- The request: Repeat the listing below word for word, stopping after the line that contains "bowl_floor_round = 7.7".

- Data:

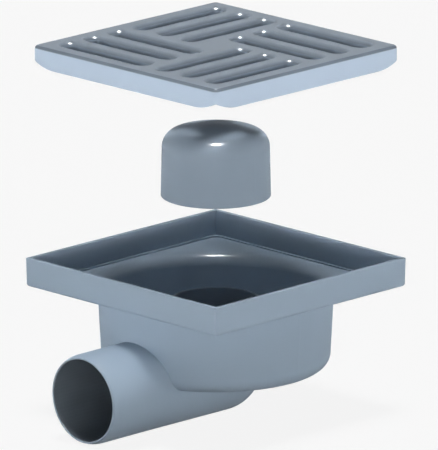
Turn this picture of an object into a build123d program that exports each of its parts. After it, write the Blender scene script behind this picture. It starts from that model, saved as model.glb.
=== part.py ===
from build123d import *
from math import radians, tan
import os

# A floor gully with a bell trap: a one-piece body, a loose bell and a square grate.
# The origin is on the axis of the bowl, level with the tray's rim. The outlet leaves along -Y.

# Tray, the square top of the body
tray_side = 150.0
tray_wall = 2.3
tray_height = 16.8
tray_draft = 1.1
tray_foot_round = 2.0
rim_round = 0.5

# Ledge that the grate stands on, and the step below it
ledge_depth = 14.1
ledge_width = 1.5
ledge_step = 1.0

# Funnel floor, from the square tray to the round bowl, whose wall is measured at the neck
funnel_fall = 0.5
funnel_corner_round = 5.0
funnel_wall = 4.0
shoulder_round = 6.8

# Bowl, whose wall starts a little in from the tray's sides
bowl_inset = 8.8
bowl_draft = 2.9
bowl_depth = 61.8
bowl_wall = 2.0
bowl_floor_round = 7.7

# Standpipe in the bowl
riser_radius = 25.3
riser_wall = 1.8
riser_rim_depth = 23.7
riser_rim_round = 0.6

# Outlet: a ball under the standpipe, a drafted run, and a straight spigot whose end curves in a
# little, to lead it into a pipe. Its axis lies a little lower than the bowl's underside.
outlet_radius = 25.5
outlet_wall = 2.3
outlet_drop = 0.3
outlet_reach = 104.1
outlet_end_round = 0.3
outlet_swell = 0.4
spigot_length = 38.0
lead_length = 5.9
lead_in = 1.2

# Bell
bell_radius = 30.8
bell_height = 40.1
bell_draft = 1.1
bell_wall = 1.8
bell_crown_radius = 105.0
bell_corner_round = 10.1
bell_lip_round = 0.5
bell_head_room = 1.2

# Ribs inside the bell, which centre it on the standpipe and carry it on the rim
rib_count = 4
rib_thickness = 1.6
rib_foot = 5.0
rib_seat_width = 3.0
rib_head = 4.0
rib_clearance = 0.3

# Groove moulded round the standpipe, for the bell's lip over the outlet
groove_side_gap = 3.4
groove_floor_gap = 4.0

# Grate
grate_clearance = 0.65
grate_height = 12.5
grate_corner_round = 3.2
grate_top_round = 2.0
grate_plate = 4.0
grate_skirt = 2.0
skirt_relief_radius = 33.0
skirt_relief_rise = 4.7

# Slots in the grate, a few to a quarter, turned a quarter turn at a time. The outermost one, and the
# outer end of each, lies an inset in from the grate's side, and the pitch follows from that.
slot_inset = 14.75
slots_per_quarter = 3
quarters = 4
slot_width = 8.6
slot_lip_round = 3.1

# Gap under a seated piece, and how far the bell, and then the grate above it, are lifted off
seat_gap = 0.3
bell_lift = 82.8
grate_lift = 41.1

# How far a cut runs past the face it goes through, and how near two heights count as level
cut_past = 1.0
level_within = 0.01

# Heights and widths that follow from the sizes above
tray_half = tray_side / 2
bowl_radius = tray_half - bowl_inset
outlet_depth = bowl_depth + outlet_drop
tray_inside_half = tray_half - tray_wall
ledge_inside_half = tray_inside_half - ledge_width
floor_top = ledge_depth + ledge_step
mouth_depth = floor_top + funnel_fall
riser_bore = riser_radius - riser_wall
lead_radius = (lead_length**2 + lead_in**2) / (2 * lead_in)

grate_half = tray_inside_half - grate_clearance
slot_pitch = (grate_half - slot_inset) / slots_per_quarter
grate_seat = -ledge_depth + seat_gap
grate_under = grate_seat + grate_height - grate_plate
bell_seat = grate_under - bell_head_room - bell_height
groove_radius = bell_radius + groove_side_gap
groove_floor = bell_seat - groove_floor_gap


def level_edges(shape, height):
    """The edges that lie flat at one height."""
    return shape.edges().filter_by(
        lambda edge: abs(edge.bounding_box().min.Z - height) < level_within
        and abs(edge.bounding_box().max.Z - height) < level_within
    )


def bowl_at(depth, wall=0.0):
    """Radius of the bowl at a depth below the rim, less a wall."""
    return bowl_radius - (depth - tray_height) * tan(radians(bowl_draft)) - wall


def cup(depth_top, depth_floor, wall, floor_round):
    """The bowl's form as a solid, from one depth to another, with a rounded floor."""
    profile = Polyline(
        (0, -depth_top),
        (bowl_at(depth_top, wall), -depth_top),
        (bowl_at(depth_floor, wall), -depth_floor),
        (0, -depth_floor),
        close=True,
    )
    face = make_face(Plane.XZ * profile)
    corner = face.vertices().group_by(Axis.Z)[0].sort_by(Axis.X)[-1]
    return revolve(fillet(corner, floor_round), Axis.Z)


def square(half, depth, corner_round):
    """A rounded square at a depth below the rim."""
    return Pos(0, 0, -depth) * RectangleRounded(2 * half, 2 * half, corner_round)


def upright(radius, low, high):
    """A cylinder on the bowl's axis, from one height to another."""
    return Pos(0, 0, low) * Cylinder(radius, high - low, align=(Align.CENTER, Align.CENTER, Align.MIN))


def outlet(wall=0.0):
    """The outlet as a solid along -Y, less a wall: half a ball, the drafted run and the spigot."""
    ball = outlet_radius + outlet_swell - wall
    end = outlet_radius - wall
    outline = CenterArc((0, 0), ball, -90, 90)
    outline += Polyline(
        (ball, 0),
        (end, outlet_reach - spigot_length),
        (end, outlet_reach),
        (0, outlet_reach),
        (0, -ball),
    )
    return Pos(0, 0, -outlet_depth) * Rot(0, 0, 180) * revolve(make_face(outline), Axis.Y)


def outlet_lead():
    """What the curved lead cuts away round the spigot's end."""
    start = outlet_reach - lead_length
    beyond = outlet_reach + cut_past
    outline = RadiusArc((outlet_radius, start), (outlet_radius - lead_in, outlet_reach), -lead_radius)
    outline += Polyline(
        (outlet_radius - lead_in, outlet_reach),
        (outlet_radius - lead_in, beyond),
        (outlet_radius + cut_past, beyond),
        (outlet_radius + cut_past, start),
        (outlet_radius, start),
    )
    return Pos(0, 0, -outlet_depth) * Rot(0, 0, 180) * revolve(make_face(outline), Axis.Y)


def tray_outside():
    """The square tray as a solid, narrower at its foot, which is rounded."""
    block = extrude(Rectangle(tray_side, tray_side), -tray_height, taper=tray_draft)
    return fillet(block.edges().group_by(Axis.Z)[0], tray_foot_round)


def outer_form():
    """Tray, funnel, bowl and outlet, all solid."""
    foot_half = tray_half - tray_height * tan(radians(tray_draft)) - tray_foot_round
    neck_depth = mouth_depth + funnel_wall
    outside = tray_outside()
    outside += loft([
        square(foot_half, tray_height, tray_foot_round),
        Pos(0, 0, -neck_depth) * Circle(bowl_at(neck_depth)),
    ])
    outside += cup(tray_height, bowl_depth, 0, bowl_floor_round)
    return outside + outlet()


def inner_form():
    """The open space of the tray, the funnel and the bowl."""
    inside = extrude(Rectangle(2 * tray_inside_half, 2 * tray_inside_half), -ledge_depth)
    inside += extrude(square(ledge_inside_half, ledge_depth, funnel_corner_round), -ledge_step)
    inside += loft([
        square(ledge_inside_half, floor_top, funnel_corner_round),
        Pos(0, 0, -mouth_depth) * Circle(bowl_at(mouth_depth, bowl_wall)),
    ])
    return inside + cup(mouth_depth, bowl_depth - bowl_wall, bowl_wall, bowl_floor_round - bowl_wall)


def trap_body():
    """One moulding: the bowl with its standpipe, and the outlet that runs out through the bowl."""
    shell = outer_form() - inner_form()
    shell = fillet(level_edges(shell, -mouth_depth), shoulder_round)
    shell = fillet(level_edges(shell, 0), rim_round)

    groove = upright(groove_radius, groove_floor, 0) - upright(riser_radius, groove_floor, 0)
    guard_floor = groove_floor - outlet_wall
    guard = upright(groove_radius + outlet_wall, guard_floor, 0) - upright(riser_bore, guard_floor, 0)
    tunnel = outlet() & cup(mouth_depth, bowl_depth, 0, bowl_floor_round)
    riser = upright(riser_radius, -outlet_depth, -riser_rim_depth)
    waterway = outlet(outlet_wall) - guard
    waterway += upright(riser_bore, -outlet_depth, 0)
    body = shell + (tunnel - groove) + riser - waterway - outlet_lead()
    body = fillet(level_edges(body, -riser_rim_depth), riser_rim_round)
    return fillet(body.edges().group_by(Axis.Y)[0], outlet_end_round)


def dome(radius, height, crown_radius, corner_round):
    """A drafted cup upside down: straight side, rounded corner, shallow crown."""
    top_radius = radius - height * tan(radians(bell_draft))
    crown_rise = crown_radius - (crown_radius**2 - top_radius**2) ** 0.5
    side_height = height - crown_rise
    profile = Polyline((0, height), (0, 0), (radius, 0), (top_radius, side_height))
    profile += RadiusArc((top_radius, side_height), (0, height), -crown_radius)
    face = make_face(Plane.XZ * profile)
    corner = face.vertices().sort_by_distance((top_radius, 0, side_height))[0]
    return revolve(fillet(corner, corner_round), Axis.Z)


def bell():
    """The bell with its ribs, lifted off the standpipe."""
    shell = dome(bell_radius, bell_height, bell_crown_radius, bell_corner_round)
    hollow = dome(
        bell_radius - bell_wall,
        bell_height - bell_wall,
        bell_crown_radius - bell_wall,
        bell_corner_round - bell_wall,
    )
    cap = shell - hollow
    rim_height = -riser_rim_depth + seat_gap - bell_seat
    inner = riser_radius + rib_clearance
    seat = riser_radius - rib_seat_width
    profile = make_face(Plane.XZ * Polyline(
        (inner, rib_foot),
        (bell_radius, rib_foot),
        (bell_radius, rim_height + rib_head),
        (seat, rim_height + rib_head),
        (seat, rim_height),
        (inner, rim_height),
        close=True,
    ))
    rib = extrude(profile, rib_thickness / 2, both=True) & hollow
    for quarter in range(rib_count):
        cap += Rot(0, 0, quarter * 360 / rib_count) * rib
    return Pos(0, 0, bell_seat + bell_lift) * fillet(level_edges(cap, 0), bell_lip_round)


def skirt_profile():
    """One side of the grate seen square on: its lower corners rise in an arc."""
    run = (skirt_relief_radius**2 - (skirt_relief_radius - skirt_relief_rise) ** 2) ** 0.5
    flat = grate_half - run
    outline = Line((-flat, 0), (flat, 0))
    outline += RadiusArc((flat, 0), (grate_half, skirt_relief_rise), -skirt_relief_radius)
    outline += Polyline(
        (grate_half, skirt_relief_rise),
        (grate_half, grate_height),
        (-grate_half, grate_height),
        (-grate_half, skirt_relief_rise),
    )
    outline += RadiusArc((-grate_half, skirt_relief_rise), (-flat, 0), -skirt_relief_radius)
    return extrude(make_face(Plane.XZ * outline), grate_half, both=True)


def grate():
    """The slotted plate with its skirt, lifted out of the tray and clear of the bell."""
    block = extrude(RectangleRounded(2 * grate_half, 2 * grate_half, grate_corner_round), grate_height)
    block = fillet(block.edges().group_by(Axis.Z)[-1], grate_top_round)
    sides = skirt_profile()
    block &= sides + Rot(0, 0, 90) * sides
    hollow_half = grate_half - grate_skirt
    block -= extrude(
        RectangleRounded(2 * hollow_half, 2 * hollow_half, grate_corner_round - grate_skirt),
        grate_height - grate_plate,
    )
    slot_run = slots_per_quarter * slot_pitch
    slot = Pos(slot_run / 2, 0) * SlotCenterToCenter(slot_run, slot_width)
    slots = Sketch()
    for quarter in range(quarters):
        for row in range(1, slots_per_quarter + 1):
            slots += Rot(0, 0, quarter * 360 / quarters) * Pos(0, row * slot_pitch) * slot
    block -= extrude(slots, grate_height + cut_past)
    top = block.faces().sort_by(Axis.Z)[-1]
    lips = [edge for hole in top.inner_wires() for edge in hole.edges()]
    block = fillet(lips, slot_lip_round)
    return Pos(0, 0, grate_seat + bell_lift + grate_lift) * block


os.makedirs("parts", exist_ok=True)
export_step(trap_body(), "parts/trap_body.step")
export_step(bell(), "parts/bell_cup.step")
export_step(grate(), "parts/grate.step")
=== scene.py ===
# %% [markdown]
# # A floor gully, shown lifted apart
# The object is a square floor gully moulded in grey-blue plastic. A slotted grate hangs over a domed bell,
# and the bell hangs over the body, which has a square tray, a round bowl and a side outlet.
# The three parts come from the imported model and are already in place, so this lesson only dresses them:
# it gives each moulding its plastic, then sets the camera, the floor and the lamps.

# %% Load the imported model
from math import cos, radians, sin

import bmesh
import bpy
from mathutils import Matrix, Vector


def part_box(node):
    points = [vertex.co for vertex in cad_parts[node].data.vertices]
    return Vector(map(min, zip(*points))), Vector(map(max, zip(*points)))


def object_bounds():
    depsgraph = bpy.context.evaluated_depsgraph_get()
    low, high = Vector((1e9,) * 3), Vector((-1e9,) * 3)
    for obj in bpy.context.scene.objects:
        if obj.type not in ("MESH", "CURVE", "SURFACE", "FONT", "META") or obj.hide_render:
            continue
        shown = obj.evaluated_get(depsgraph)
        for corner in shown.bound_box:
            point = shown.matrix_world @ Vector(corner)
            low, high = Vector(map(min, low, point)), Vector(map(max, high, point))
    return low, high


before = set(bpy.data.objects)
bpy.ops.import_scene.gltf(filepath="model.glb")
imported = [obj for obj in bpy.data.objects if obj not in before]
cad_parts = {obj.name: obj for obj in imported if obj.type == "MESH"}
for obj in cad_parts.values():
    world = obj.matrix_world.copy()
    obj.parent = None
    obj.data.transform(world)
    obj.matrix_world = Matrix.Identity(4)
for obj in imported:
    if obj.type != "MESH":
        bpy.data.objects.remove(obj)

cad_low, cad_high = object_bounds()
body_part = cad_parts["trap_body"]
bell_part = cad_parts["bell_cup"]
grate_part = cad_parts["grate"]
for part in (body_part, bell_part, grate_part):
    print(part.name, len(part.data.polygons), "triangles, own normals", part.data.has_custom_normals)

# %% [markdown]
# ## Looking from the photograph's place
# The picture is taken along the tray's diagonal, from a little above, through a very long lens, so that
# the two sides of the square look alike and hardly taper. A camera without perspective would come close,
# but a long lens far away keeps that slight taper. The camera is turned by its own three directions: to
# the right, up, and back from the object.

# %% Camera
picture_width = 438
camera_azimuth = radians(44.97)
camera_elevation = radians(15.04)
camera_distance = 5.71
focal_length_pixels = 10218.1
aim_right = 0.00177
aim_up = 0.01819
sensor_width = 36
sight_limit = 50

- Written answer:
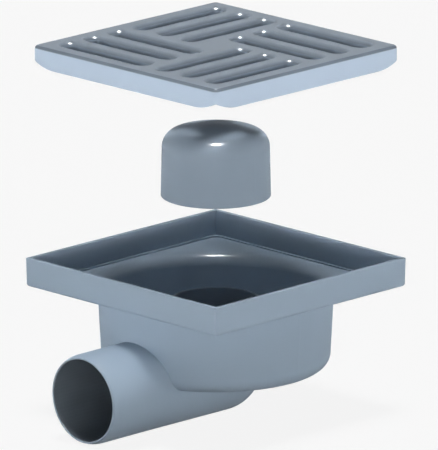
Turn this picture of an object into a build123d program that exports each of its parts. After it, write the Blender scene script behind this picture. It starts from that model, saved as model.glb.
=== part.py ===
from build123d import *
from math import radians, tan
import os

# A floor gully with a bell trap: a one-piece body, a loose bell and a square grate.
# The origin is on the axis of the bowl, level with the tray's rim. The outlet leaves along -Y.

# Tray, the square top of the body
tray_side = 150.0
tray_wall = 2.3
tray_height = 16.8
tray_draft = 1.1
tray_foot_round = 2.0
rim_round = 0.5

# Ledge that the grate stands on, and the step below it
ledge_depth = 14.1
ledge_width = 1.5
ledge_step = 1.0

# Funnel floor, from the square tray to the round bowl, whose wall is measured at the neck
funnel_fall = 0.5
funnel_corner_round = 5.0
funnel_wall = 4.0
shoulder_round = 6.8

# Bowl, whose wall starts a little in from the tray's sides
bowl_inset = 8.8
bowl_draft = 2.9
bowl_depth = 61.8
bowl_wall = 2.0
bowl_floor_round = 7.7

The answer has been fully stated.